Gaddafi's vendettas had only deepened the sense of neglect and oppression in the eastern part of the country. The colonel had survived an assassination attempt on his convoy while traveling in the east and responded with heavy-handed fury. The government napalmed suspected hideouts of his opponents. He also executed 1,200 prisoners, most of them from the east, in Abu Salim prison. Simmering outrage over those deaths played a key part in triggering the successful rebellion in Benghazi, the recent arrest of a lawyer who represented victims' families providing the spark. "To any one who knows Libya there is no surprise that the uprising would start in the East — this area has always been the problem [for the regime]," says Ethan Chorin, who served as a commercial counselor in the U.S. Embassy until 2006.
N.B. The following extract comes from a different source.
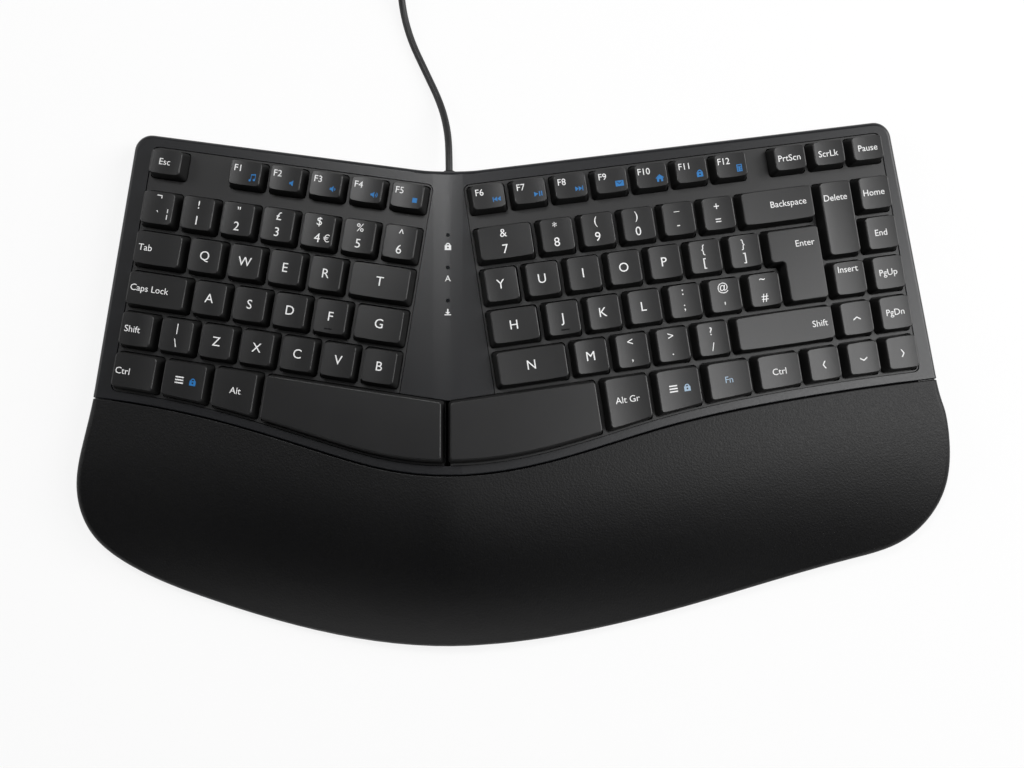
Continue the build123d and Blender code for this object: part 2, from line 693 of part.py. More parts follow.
def under_palm(drop):
    grid = [[(x, y, palm_height(x, y) - drop) for y in PALM_Y] for x in PALM_X]
    return extrude(Face.make_surface_from_array_of_points(grid), amount=HIGH, dir=(0, 0, -1))


def palm_post_top(place):
    # Half a wall under the lowest surface over the post, which is at its outer side
    turns = [math.radians(30 * i) for i in range(12)]
    around = [(place[0] + PALM_POST * math.cos(t), place[1] + PALM_POST * math.sin(t)) for t in turns]
    return min(palm_height(x, y) for x, y in around) - WALL / 2


def make_palm_rest():
    plan = OUTLINE - behind_seam(-SEAM_GAP)
    body = prism(plan, PARTING, HIGH) & under_palm(0.0)
    front = body.edges().filter_by(
        lambda e: e.length > 30 and e.center().Z > PARTING + 2 and e.center().Y < SEAM_Y - 20)
    body = fillet(front, PALM_ROUND)
    room_plan = case_outline(WALL) - behind_seam(-SEAM_GAP - WALL)
    room = prism(room_plan, 0, HIGH) & under_palm(WALL)
    body -= room
    seam = body.edges().filter_by(lambda e: e.length > 300 and is_seam(e)).sort_by(Axis.Z)[-1]
    body = fillet(seam, SEAM_ROUND)
    for place in PALM_POSTS:
        body += screw_post(place, PALM_POST, palm_post_top(place))
        body -= screw_bore(place)
    nodes["palm_rest"] = [body]


def foot_well(x):
    # A pocket in the floor for one folded foot, with its hinge pins' ears at the rear
    y = foot_hinge_y(x)
    width = FOOT_WIDTH + 2 * FOOT_GAP
    rear = y + FOOT_THICKNESS / 2 + FOOT_REAR_GAP
    front = y - FOOT_LENGTH - FOOT_GAP
    length = rear - front
    centre = (x, (rear + front) / 2)
    outer = Pos(*centre, FLOOR_UNDERSIDE) * Box(width + 2 * WELL_WALL, length + 2 * WELL_WALL,
                                               WELL_ROOF + WELL_WALL - FLOOR_UNDERSIDE,
                                               align=(Align.CENTER, Align.CENTER, Align.MIN))
    inner = Pos(*centre, 0) * Box(width, length, WELL_ROOF, align=(Align.CENTER, Align.CENTER, Align.MIN))
    pins = Pos(x, y, HINGE_HEIGHT) * Rot(0, 90, 0) * Cylinder(HINGE_RADIUS + HINGE_CLEARANCE, width + 2 * WELL_WALL - 1)
    return outer, inner, pins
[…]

Benghazi, the neglected metropolis of Cyrenaica, has seen locals waving "independence" flags since shaking off Gaddafi's hold. Says Lisa Anderson, President of the American University of Cairo, and an expert on Libya: "It has been an aspiration of the people of Eastern Libyan to be independent of the people of Tripolitania for the entire 20th century." Union with Tripoli was, she says, a marriage of convenience, a way to win independence from the Italians after the British took control during World War II. Otherwise, "they didn't want to, they never wanted to" be federated with western Libya. Mack, however, notes that that few Libyans today would choose separation since a sense of nationalism has developed over the last few decades. And it would not be very practical. Libya as a whole has less than 7 million inhabitants. Eastern Libya, if it separated, would have just 1.5 million people.